Why “Just Let Them Say Hi” Can Make It Worse
Many people try to solve door excitement by letting the dog greet the guest right away. While this may seem friendly, it often rewards the exact behavior we do not want.
If the dog barks, pulls, jumps, spins, or pushes toward the door and then gets access to the person, the dog learns that excitement leads to greeting.
This can create a dog who becomes more intense every time someone arrives.
For nervous or territorial dogs, forced greetings can also increase pressure. The dog may not actually want calm social interaction. They may be conflicted, overstimulated, or unsure. Allowing them to rush forward does not teach confidence. It teaches emotional intensity.
A better goal is neutrality first.

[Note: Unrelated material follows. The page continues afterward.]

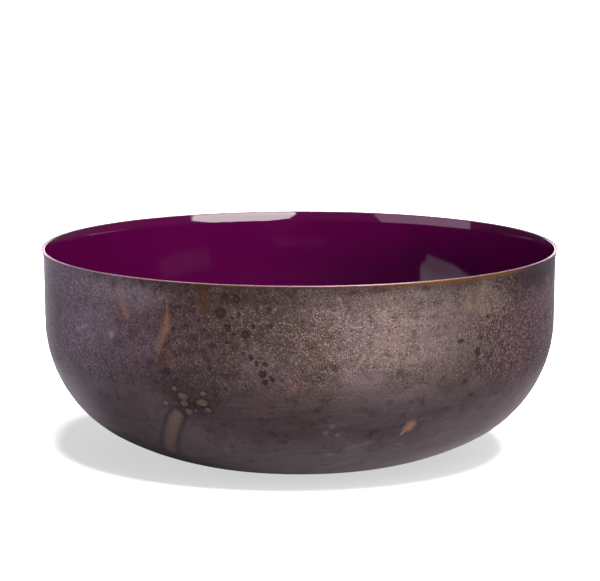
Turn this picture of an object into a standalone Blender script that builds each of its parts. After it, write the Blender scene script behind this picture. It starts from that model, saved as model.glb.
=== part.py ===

The dog should learn that the doorbell does not mean immediate access, confrontation, or chaos.
What Doorbell Training Should Focus On
Doorbell training is not just about silencing the bark. It is about changing the dog’s entire response pattern.

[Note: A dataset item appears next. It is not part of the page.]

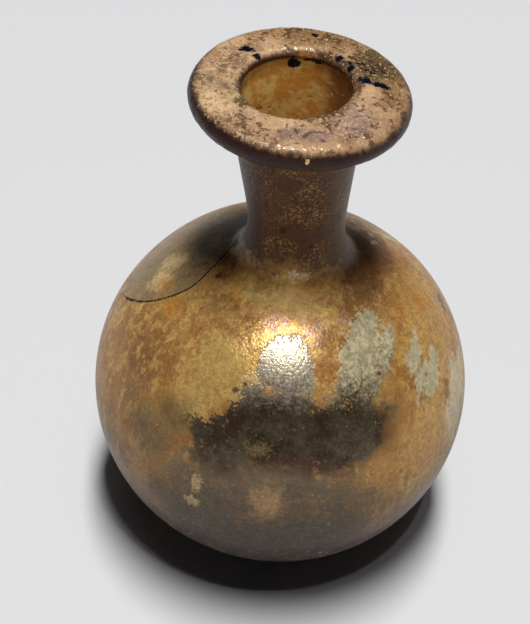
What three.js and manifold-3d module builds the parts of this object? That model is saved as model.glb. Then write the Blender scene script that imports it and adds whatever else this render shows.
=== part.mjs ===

A better routine may include:
Teaching the dog to move away from the door
Using a place bed or designated waiting area
Practicing calm leash guidance inside the home
Rehearsing with fake doorbell sounds
Rewarding calm behavior before the dog escalates
Preventing the dog from rushing, crowding, or controlling the doorway
Creating consistency with every family member
The dog needs a clear job.
Instead of deciding for themselves what the doorbell means, the dog learns, “When I hear that sound, I go here and wait.”

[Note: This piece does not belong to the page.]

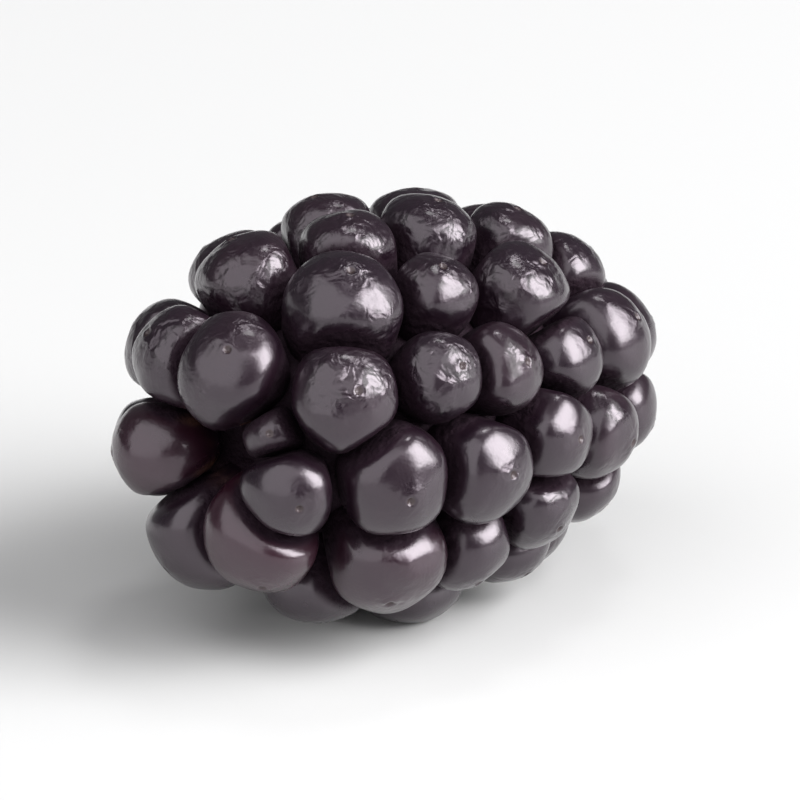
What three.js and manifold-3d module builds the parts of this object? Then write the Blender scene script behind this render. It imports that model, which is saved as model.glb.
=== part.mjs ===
// A ripe bramble berry, picked without its stalk and lying on its side.
// It is one aggregate fruit: small round drupelets grown together over a fleshy core, as one solid.
// Millimetres, +Z up. The berry's long axis runs along X: the stem end, with its hollow, is at -X and
// the narrower tip is at +X. It rests on z = 0, where the drupelets under it are pressed flat.
import * as THREE from "three";
import { mergeVertices } from "three/addons/utils/BufferGeometryUtils.js";
import Module from "manifold-3d";

// The body through the drupelets' middles: half its length, width and height, and how much thinner the
// tip is than the stem end.
const HALF_LENGTH = 12.6;
const HALF_WIDTH = 7.6;
const HALF_HEIGHT = 7.1;
const TAPER = 0.12;
const TIP_DROOP = 6; // degrees: the thin end leans down to the surface

// Drupelets set one by one: [degrees from the stem end, degrees round from the top towards -Y, size].
const PLACED_DRUPELETS = [
  [24, 14, 1.05],
  [25, 70, 0.6],
  [31, 107, 0.85],
  [34, 148, 0.95],
  [38, -161, 1.05],
  [24, -113, 0.9],
  [47, -66, 0.9],
  [54, -18, 0.95],
  [45, 60, 1.15],
  [57, 26, 1.15],
  [55, 94, 1.1],
  [62, 132, 1.15],
  [60, 164, 1],
  [69, 61, 0.85],
  [76, 93, 1],
  [77, 32, 0.75],
  [83, 64, 0.8],
  [82, 129, 0.85],
  [82, -22, 1],
  [91, 4, 1],
  [97, 88, 0.9],
  [98, 116, 0.85],
  [101, 38, 0.9],
  [104, 63, 0.8],
  [104, 145, 0.85],
  [113, 10, 0.9],
  [118, 96, 0.85],
  [124, 126, 0.85],
  [130, 20, 0.9],
  [128, 60, 0.9],
  [141, 100, 0.85],
  [150, 52, 1],
];
// The other drupelets start on a golden-angle spiral, wherever there is room, and are then evened out.
const SPIRAL_PLACES = 400;
const KEEP_OFF = 3.35; // no spiral place is used this close to a drupelet that is already there
const SIZE_SPREAD = 0.16;
const STEM_CLEARING = 15; // degrees round the stem end where no drupelet grows
const SKIN_POINTS = 6000; // points spread over the body and shared out among the drupelets
const END_THINNING = 0.35; // share of the points left out at the very ends, where the spiral is crowded
const SETTLING_ROUNDS = 12;
const PLACED_LOOSENESS = 0.05; // share of its way to the middle of its skin that a placed one moves
const GOLDEN_TURN = Math.PI * (3 - Math.sqrt(5));

// A drupelet swells until it meets its neighbours: its half width from the spread of its share of skin,
// its half height from that half width, and how square its shoulders are (2 would be an ellipsoid).
const SWELL = 1.6;
const LEAST_HEIGHT = 0.6;
const HEIGHT_PER_WIDTH = 0.8;
const SHOULDER = 2.4;

// The core that the drupelets sit on, and the hollow left by the stalk.
const CORE_INSET = -0.3;
const HOLLOW_RADIUS = 2.4;
const HOLLOW_DEPTH = 3.2;

const PRESSED_FLAT = 0.3; // depth of the flats under the berry
const SAG = 0.75; // drupelets this close to the surface sink down to it

const ROUND_STEPS = 10; // faces round a drupelet
const POLE_STEPS = 7; // and from its pole to its foot

const radians = THREE.MathUtils.degToRad;

let seed = 11;
function random() {
  seed = (seed * 16807) % 2147483647;
  return seed / 2147483647;
}

// A point of the body, from its angle off the stem end and its angle round from the top.
function bodyPoint(fromStem, round, inset = 0) {
  const waist = Math.sin(fromStem) * (1 + TAPER * Math.cos(fromStem));
  return new THREE.Vector3(
    -(HALF_LENGTH - inset) * Math.cos(fromStem),
    -(HALF_WIDTH - inset) * waist * Math.sin(round),
    (HALF_HEIGHT - inset) * waist * Math.cos(round),
  );
}

// The point of the body that lies outside or inside a given point.
function ontoBody({ x, y, z }) {
  const along = -x / HALF_LENGTH;
  const waist = 1 + TAPER * along;
  const across = [-y / HALF_WIDTH / waist, z / HALF_HEIGHT / waist];
  return bodyPoint(Math.atan2(Math.hypot(...across), along), Math.atan2(...across));
}

function* spiral(places) {
  for (let k = 0; k < places; k++) {
    const fromStem = Math.acos(1 - (2 * (k + 0.5)) / places);
    if (fromStem > radians(STEM_CLEARING)) yield bodyPoint(fromStem, k * GOLDEN_TURN);
  }
}

// Gives every skin point to the drupelet that is nearest for its size.
function shareOut(skin, drupelets) {
  for (const d of drupelets) d.patch = [];
  for (const point of skin) {
    const pull = (d) => point.distanceTo(d.centre) / d.size;
    drupelets.reduce((a, b) => (pull(b) < pull(a) ? b : a)).patch.push(point);
  }
}

// Moves each drupelet, as far as it is loose, to the middle of its share of the skin.
function settle(skin, drupelets) {
  shareOut(skin, drupelets);
  for (const d of drupelets) {
    const middle = new THREE.Vector3();
    for (const point of d.patch) middle.addScaledVector(point, 1 / d.patch.length);
    d.centre = ontoBody(d.centre.clone().lerp(middle, d.looseness));
  }
}

function layOut() {
  const drupelets = PLACED_DRUPELETS.map(([fromStem, round, size]) => ({
    centre: bodyPoint(radians(fromStem), radians(round)),
    size,
    looseness: PLACED_LOOSENESS,
  }));
  for (const centre of spiral(SPIRAL_PLACES))
    if (drupelets.every((d) => d.centre.distanceTo(centre) > KEEP_OFF))
      drupelets.push({ centre, size: 1 + SIZE_SPREAD * (random() - 0.5), looseness: 1 });
  const isKept = ({ x }) => random() > END_THINNING * (x / HALF_LENGTH) ** 2;
  const skin = [...spiral(SKIN_POINTS)].filter(isKept);
  for (let round = 0; round < SETTLING_ROUNDS; round++) settle(skin, drupelets);
  shareOut(skin, drupelets);
  for (const d of drupelets) swell(d);
  return drupelets;
}

function swell(drupelet) {
  const { centre, patch } = drupelet;
  const spread = patch.reduce((sum, point) => sum + point.distanceToSquared(centre), 0) / patch.length;
  drupelet.width = SWELL * Math.sqrt(spread);
  drupelet.height = LEAST_HEIGHT + HEIGHT_PER_WIDTH * drupelet.width;
  drupelet.outward = new THREE.Vector3(
    centre.x / HALF_LENGTH ** 2,
    centre.y / HALF_WIDTH ** 2,
    centre.z / HALF_HEIGHT ** 2,
  ).normalize();
}

// How far a drupelet reaches from its centre along one axis of the frame.
function reach({ outward, width, height }, axis) {
  const along = Math.abs(outward[axis]) * height;
  const across = Math.sqrt(1 - outward[axis] ** 2) * width;
  const power = SHOULDER / (SHOULDER - 1);
  return (along ** power + across ** power) ** (1 / power);
}

// Tips the berry down to the surface, centres it, and lets the drupelets near the surface sink on to it.
function lieDown(drupelets) {
  const droop = new THREE.Matrix4().makeRotationY(radians(TIP_DROOP));
  for (const d of drupelets) {
    d.centre.applyMatrix4(droop);
    d.outward.applyMatrix4(droop);
  }
  const edge = (axis, side) =>
    side * Math.max(...drupelets.map((d) => side * d.centre[axis] + reach(d, axis)));
  const shift = new THREE.Vector3(
    -(edge("x", 1) + edge("x", -1)) / 2,
    -(edge("y", 1) + edge("y", -1)) / 2,
    -edge("z", -1) - PRESSED_FLAT,
  );
  for (const d of drupelets) {
    d.centre.add(shift);
    if (d.centre.z - reach(d, "z") < SAG) d.centre.z = reach(d, "z") - PRESSED_FLAT;
  }
  return new THREE.Matrix4().makeTranslation(shift).multiply(droop);
}

const wasm = await Module();
wasm.setup();

function solidFrom(geometry) {
  const bare = geometry.clone();
  bare.deleteAttribute("normal");
  bare.deleteAttribute("uv");
  const merged = mergeVertices(bare, 1e-4);
  return new wasm.Manifold(
    new wasm.Mesh({
      numProp: 3,
      vertProperties: new Float32Array(merged.attributes.position.array),
      triVerts: new Uint32Array(merged.index.array),
    }),
  );
}

function drupeletSolid({ centre, outward, width, height }) {
  const shape = new THREE.SphereGeometry(1, ROUND_STEPS, POLE_STEPS);
  const corner = new THREE.Vector3();
  const places = shape.attributes.position;
  for (let v = 0; v < places.count; v++) {
    corner.fromBufferAttribute(places, v);
    const across = Math.hypot(corner.x, corner.z);
    const fullness = (across ** SHOULDER + Math.abs(corner.y) ** SHOULDER) ** (-1 / SHOULDER);
    corner.multiplyScalar(fullness).multiply(new THREE.Vector3(width, height, width));
    places.setXYZ(v, corner.x, corner.y, corner.z);
  }
  const turn = new THREE.Quaternion().setFromUnitVectors(new THREE.Vector3(0, 1, 0), outward);
  shape.applyQuaternion(turn);
  shape.translate(centre.x, centre.y, centre.z);
  return solidFrom(shape);
}

// The core is a lathed body with a blunt recess at the stem end.
function coreSolid(placeOnSurface) {
  const outline = [new THREE.Vector2(0, -(HALF_LENGTH - HOLLOW_DEPTH))];
  outline.push(new THREE.Vector2(HOLLOW_RADIUS * 0.8, -(HALF_LENGTH - HOLLOW_DEPTH)));
  for (let fromStem = 25; fromStem < 180; fromStem += 15) {
    const p = bodyPoint(radians(fromStem), 0, CORE_INSET);
    outline.push(new THREE.Vector2(p.z, p.x));
  }
  outline.push(new THREE.Vector2(0, HALF_LENGTH - CORE_INSET));
  const shape = new THREE.LatheGeometry(outline, 24);
  shape.scale(1, 1, HALF_WIDTH / HALF_HEIGHT);
  shape.rotateZ(-Math.PI / 2);
  shape.applyMatrix4(placeOnSurface);
  return solidFrom(shape);
}

// What would lie below the surface is cut away, which leaves the flats that the berry rests on.
function belowSurface() {
  const deep = 10;
  const shape = new THREE.BoxGeometry(60, 60, deep);
  shape.translate(0, 0, -deep / 2);
  return solidFrom(shape);
}

function geometryOf(solid) {
  const { numProp, vertProperties, triVerts } = solid.getMesh();
  const positions = new Float32Array((vertProperties.length / numProp) * 3);
  for (let v = 0; v * numProp < vertProperties.length; v++)
    positions.set(vertProperties.subarray(v * numProp, v * numProp + 3), v * 3);
  const geometry = new THREE.BufferGeometry();
  geometry.setAttribute("position", new THREE.BufferAttribute(positions, 3));
  geometry.setIndex(new THREE.BufferAttribute(new Uint32Array(triVerts), 1));
  geometry.computeVertexNormals();
  return geometry;
}

const drupelets = layOut();
const placeOnSurface = lieDown(drupelets);
let berrySolid = coreSolid(placeOnSurface);
for (const d of drupelets) berrySolid = berrySolid.add(drupeletSolid(d));
berrySolid = berrySolid.subtract(belowSurface());

const skin = new THREE.MeshStandardMaterial({ color: 0x1d1519, roughness: 0.35, metalness: 0 });
const berry = new THREE.Mesh(geometryOf(berrySolid), skin);
berry.name = "berry";

const brambleBerry = new THREE.Group();
brambleBerry.add(berry);
export default brambleBerry;
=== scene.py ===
"""A ripe bramble berry, picked without its stalk and lying on its side on a pale surface.

The berry's long axis runs along X, with the stem end and its hollow at -X and the narrower tip at +X.
It rests on z = 0. Sizes are in metres, and the same as the solid's.
"""

import math

import bpy
import numpy as np
from mathutils import Matrix, Vector, noise


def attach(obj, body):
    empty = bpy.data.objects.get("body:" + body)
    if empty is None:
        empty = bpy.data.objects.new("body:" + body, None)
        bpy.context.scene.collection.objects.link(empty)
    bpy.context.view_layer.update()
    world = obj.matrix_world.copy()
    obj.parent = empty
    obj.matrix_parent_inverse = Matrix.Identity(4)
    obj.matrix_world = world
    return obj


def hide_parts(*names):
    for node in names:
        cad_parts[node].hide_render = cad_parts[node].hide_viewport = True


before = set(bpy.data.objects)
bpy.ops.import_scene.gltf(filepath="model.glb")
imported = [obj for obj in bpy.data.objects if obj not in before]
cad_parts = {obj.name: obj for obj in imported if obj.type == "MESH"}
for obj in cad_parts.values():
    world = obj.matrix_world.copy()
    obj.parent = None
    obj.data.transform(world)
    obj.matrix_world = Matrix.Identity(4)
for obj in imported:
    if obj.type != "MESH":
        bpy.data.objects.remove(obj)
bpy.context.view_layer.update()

MM = 0.001

# The body through the drupelets' middles.
HALF_LENGTH = 12.6 * MM
HALF_WIDTH = 7.6 * MM
HALF_HEIGHT = 7.1 * MM
BODY = np.array([HALF_LENGTH, HALF_WIDTH, HALF_HEIGHT])
TAPER = 0.12  # how much thinner the tip is than the stem end
TIP_DROOP = 6  # degrees: the thin end leans down to the surface

# Drupelets set one by one: degrees from the stem end, degrees round from the top towards -Y, size.
PLACED_DRUPELETS = [
    (24, 14, 1.05),
    (25, 70, 0.6),
    (31, 107, 0.85),
    (34, 148, 0.95),
    (38, -161, 1.05),
    (24, -113, 0.9),
    (47, -66, 0.9),
    (54, -18, 0.95),
    (45, 60, 1.15),
    (57, 26, 1.15),
    (55, 94, 1.1),
    (62, 132, 1.15),
    (60, 164, 1),
    (69, 61, 0.85),
    (76, 93, 1),
    (77, 32, 0.75),
    (83, 64, 0.8),
    (82, 129, 0.85),
    (82, -22, 1),
    (91, 4, 1),
    (97, 88, 0.9),
    (98, 116, 0.85),
    (101, 38, 0.9),
    (104, 63, 0.8),
    (104, 145, 0.85),
    (113, 10, 0.9),
    (118, 96, 0.85),
    (124, 126, 0.85),
    (130, 20, 0.9),
    (128, 60, 0.9),
    (141, 100, 0.85),
    (150, 52, 1),
]
# The other drupelets start on a golden-angle spiral, wherever there is room, and are then evened out.
SPIRAL_PLACES = 400
KEEP_OFF = 3.35 * MM  # no spiral place is used this close to a drupelet that is already there
SIZE_SPREAD = 0.16
STEM_CLEARING = 15  # degrees round the stem end where no drupelet grows
SKIN_POINTS = 6000  # points spread over the body and shared out among the drupelets
END_THINNING = 0.35  # share of the points left out at the very ends, where the spiral is crowded
SETTLING_ROUNDS = 12
PLACED_LOOSENESS = 0.05  # share of its way to the middle of its skin that a placed one moves
GOLDEN_TURN = math.pi * (3 - math.sqrt(5))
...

That kind of structure lowers excitement because the dog is no longer responsible for managing the front door.

Deliveries Need Their Own Practice
Deliveries can be harder than guest arrivals because they are unpredictable. The driver may knock, ring the bell, drop a package, or leave quickly.
If your dog practices barking at deliveries every day, the behavior can become deeply rehearsed.
To help reduce this pattern, owners can start by managing access. This may mean blocking window views, using a leash before expected deliveries, setting up a place command away from the front door, or practicing with recorded doorbell sounds.
For dogs with intense reactions, it is important not to wait until the delivery is already happening. Training should happen in controlled moments where the dog can still think, listen, and succeed.
Calm at the Door Is a Skill
Many owners assume their dog should naturally know how to behave when someone arrives. But calm door behavior is a learned skill.
Dogs need to learn:
How to hear a triggering sound without exploding
How to move away from the source of excitement
How to hold position while the owner opens the door
How to stay calm when people enter
How to disengage from outside movement
How to trust the owner to handle the situation
This takes repetition, consistency, and structure. The more the dog practices calm behavior, the more natural it becomes.
When Doorbell Reactivity Needs Professional Help
Some dogs are simply excited. Others are anxious, territorial, reactive, or unsafe around visitors. If your dog growls, lunges, bites, tries to push through the door, or becomes difficult to physically control, professional help is important.
Doorway behavior can become a safety issue quickly, especially with delivery drivers, guests, children, or service workers entering the home.
At San Diego Dog Training, we help dogs build calmer responses through structure, impulse control, leash guidance, place work, and better household routines. For many dogs, the goal is not to make them overly social at the door. The goal is to help them become calmer, more neutral, and easier to manage.
Final Thoughts
Doorbells and deliveries trigger so many dogs because they are packed with anticipation, movement, territory, and repeated emotional rehearsal. The reaction may look sudden, but it is usually the result of a pattern that has been practiced many times.
The good news is that door behavior can improve when the routine changes.
Instead of letting the doorbell create chaos, owners can teach their dog a calmer pattern: hear the sound, move away, settle, and wait for direction. With structure and consistency, the front door can become less exciting, less stressful, and much easier to manage.